During the war, he spent his holidays in Essex, taking inspiration from the plethora of frogs, toads, great crested newts, dragonflies, bats, owls and yellowhammers which thrived there. He paid tribute to these and more in his illustrations ever after, deploring the "ruthless elimination of habitat on which wildlife, fauna and flora depend" by our own species "which may well be leading to oblivion for us all."

His work, delicate, pleasing and accessible, has been exhibited throughout the world. A set of stamps on British birds was designed in 1966 for the Royal Mail, while his natural history children's book series "Hide and Seek" sold around 2m copies.

In 1962, he married Julie Guyatt, with whom he had two children; Wilfrid, a sculptor, and Dinah, an editorial director for Faber. Julie's death from cancer in 2001 changed everything for him, residing by himself, his unorthodox approach to housekeeping somewhat imperilling his surface well-being.
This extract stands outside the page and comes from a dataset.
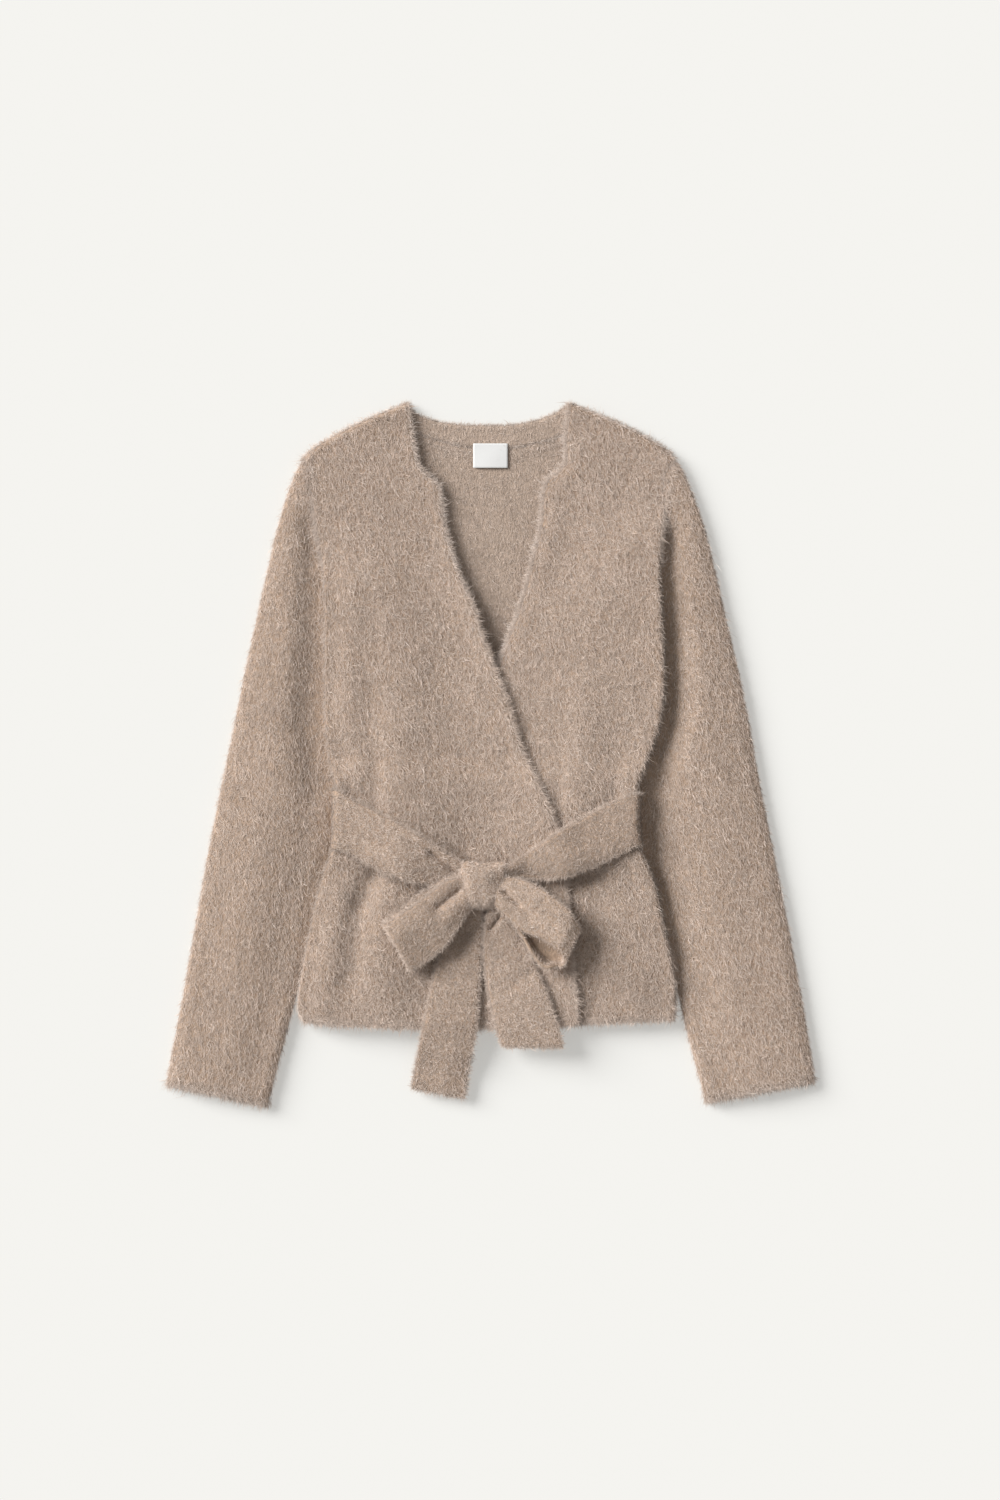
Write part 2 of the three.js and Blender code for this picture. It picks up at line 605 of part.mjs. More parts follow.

He continued to work – until retirement was forced upon him – to an extent in his attic, which was accessed via obstructed wooden stairs rather resemblant of a ladder leading to another world, littered with battalions of lead soldiers and model aeroplanes, where Louis Armstrong and Bing emphatically and noisily presided. It was quite near to Norris Wood's idea of bliss.

Recently on the RCA website, a student wrote of him: "It was an experience of total joy to be in the presence of [his] big, beardy face, erupting in uncontrolled laughter… We loved your stories and loved the way you loved your wife… sharing a huge pot of tea and a homemade cake in your garden at home with Julie." In his little blue cap, John could resemble a jovial Popeye, but was wittier.

His years of teaching caused wonderful letters to be sent by former students alerted to his illness, which he read in hospital with happiness. Modest in his successes, as all those with integrity who experience discordant changes in fashion, he nevertheless said to his daughter Dinah that his life had not been wasted. Not all artists are so fortunate.

John Norris Wood, artist and teacher: born London 29 November 1930; married 1962 Julie Guyatt (died 2001; one daughter, one son); died Pembury, Kent 17 October 2015.